● The problem: From the entries below, copy every line holding the word "parts".

● Exercise inputs:
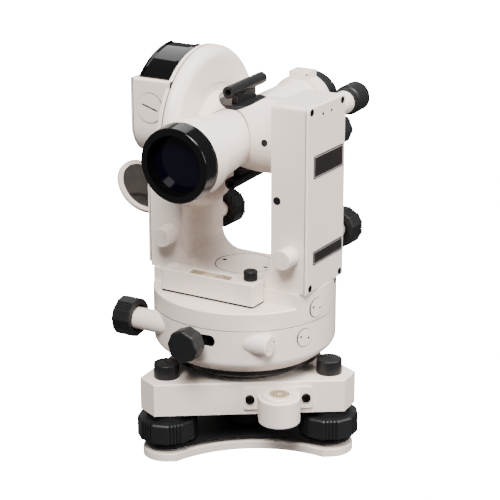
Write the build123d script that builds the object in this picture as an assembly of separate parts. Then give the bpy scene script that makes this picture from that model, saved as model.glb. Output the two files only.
...
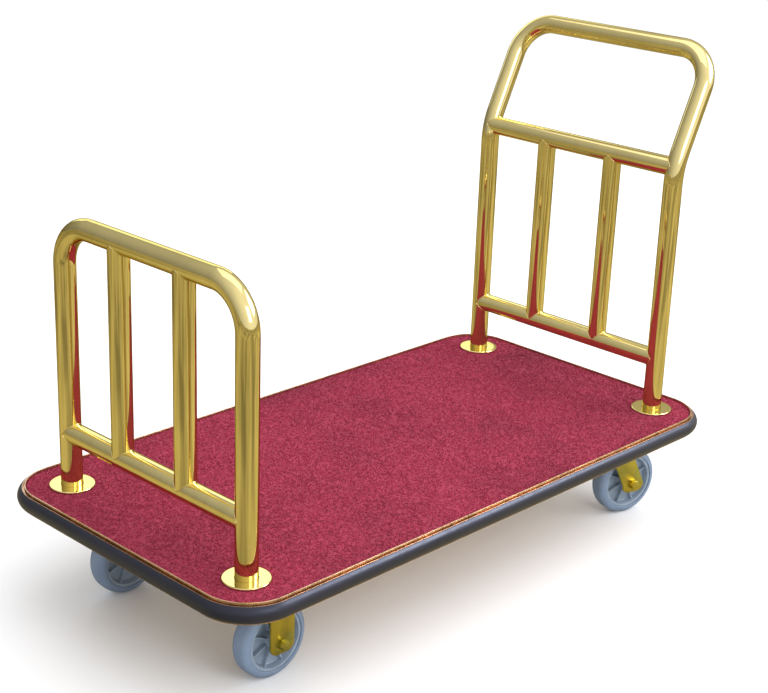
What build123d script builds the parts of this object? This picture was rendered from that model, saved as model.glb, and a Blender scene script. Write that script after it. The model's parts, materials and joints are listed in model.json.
...
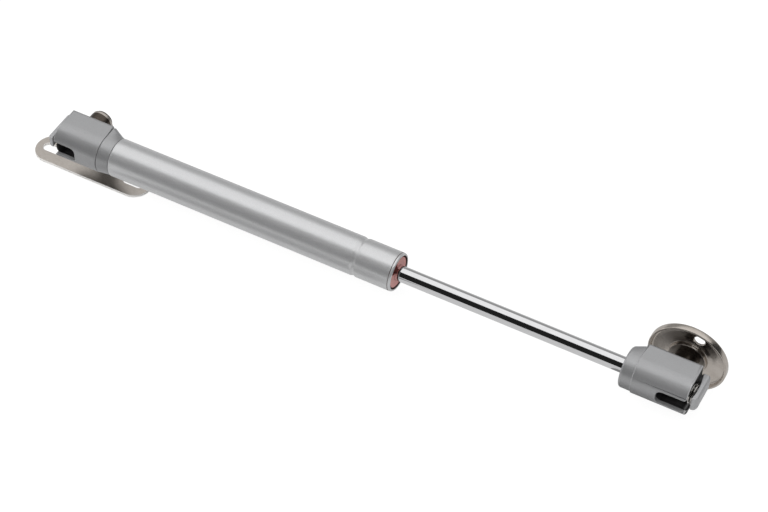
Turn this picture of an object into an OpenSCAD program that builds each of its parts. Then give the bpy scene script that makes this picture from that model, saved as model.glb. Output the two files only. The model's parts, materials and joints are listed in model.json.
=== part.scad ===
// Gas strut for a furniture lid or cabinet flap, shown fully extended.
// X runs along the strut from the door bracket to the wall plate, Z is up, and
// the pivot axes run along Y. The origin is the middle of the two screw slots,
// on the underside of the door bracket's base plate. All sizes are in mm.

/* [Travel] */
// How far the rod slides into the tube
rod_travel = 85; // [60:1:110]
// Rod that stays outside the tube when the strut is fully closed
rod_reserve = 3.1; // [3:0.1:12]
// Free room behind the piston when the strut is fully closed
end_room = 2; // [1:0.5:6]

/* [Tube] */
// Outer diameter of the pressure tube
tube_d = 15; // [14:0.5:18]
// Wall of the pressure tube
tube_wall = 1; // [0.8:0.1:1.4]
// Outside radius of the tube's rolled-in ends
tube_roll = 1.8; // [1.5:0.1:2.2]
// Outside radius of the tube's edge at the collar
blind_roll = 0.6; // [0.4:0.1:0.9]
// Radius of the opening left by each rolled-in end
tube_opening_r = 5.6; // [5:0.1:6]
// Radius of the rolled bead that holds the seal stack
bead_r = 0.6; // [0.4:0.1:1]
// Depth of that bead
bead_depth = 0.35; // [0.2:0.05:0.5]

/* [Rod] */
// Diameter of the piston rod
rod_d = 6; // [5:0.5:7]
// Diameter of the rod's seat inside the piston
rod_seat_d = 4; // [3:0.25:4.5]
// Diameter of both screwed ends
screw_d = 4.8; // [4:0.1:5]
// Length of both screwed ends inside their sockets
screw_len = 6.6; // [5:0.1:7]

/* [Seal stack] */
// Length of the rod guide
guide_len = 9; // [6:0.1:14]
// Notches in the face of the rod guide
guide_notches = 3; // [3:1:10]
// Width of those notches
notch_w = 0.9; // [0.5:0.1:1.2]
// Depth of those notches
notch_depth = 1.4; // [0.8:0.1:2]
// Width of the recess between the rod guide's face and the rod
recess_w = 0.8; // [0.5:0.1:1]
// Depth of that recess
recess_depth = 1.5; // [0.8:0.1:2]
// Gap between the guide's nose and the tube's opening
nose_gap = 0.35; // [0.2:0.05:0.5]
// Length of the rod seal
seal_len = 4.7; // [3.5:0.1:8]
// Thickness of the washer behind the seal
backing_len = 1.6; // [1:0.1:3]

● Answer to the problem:
Write the build123d script that builds the object in this picture as an assembly of separate parts. Then give the bpy scene script that makes this picture from that model, saved as model.glb. Output the two files only.
What build123d script builds the parts of this object? This picture was rendered from that model, saved as model.glb, and a Blender scene script. Write that script after it. The model's parts, materials and joints are listed in model.json.
Turn this picture of an object into an OpenSCAD program that builds each of its parts. Then give the bpy scene script that makes this picture from that model, saved as model.glb. Output the two files only. The model's parts, materials and joints are listed in model.json.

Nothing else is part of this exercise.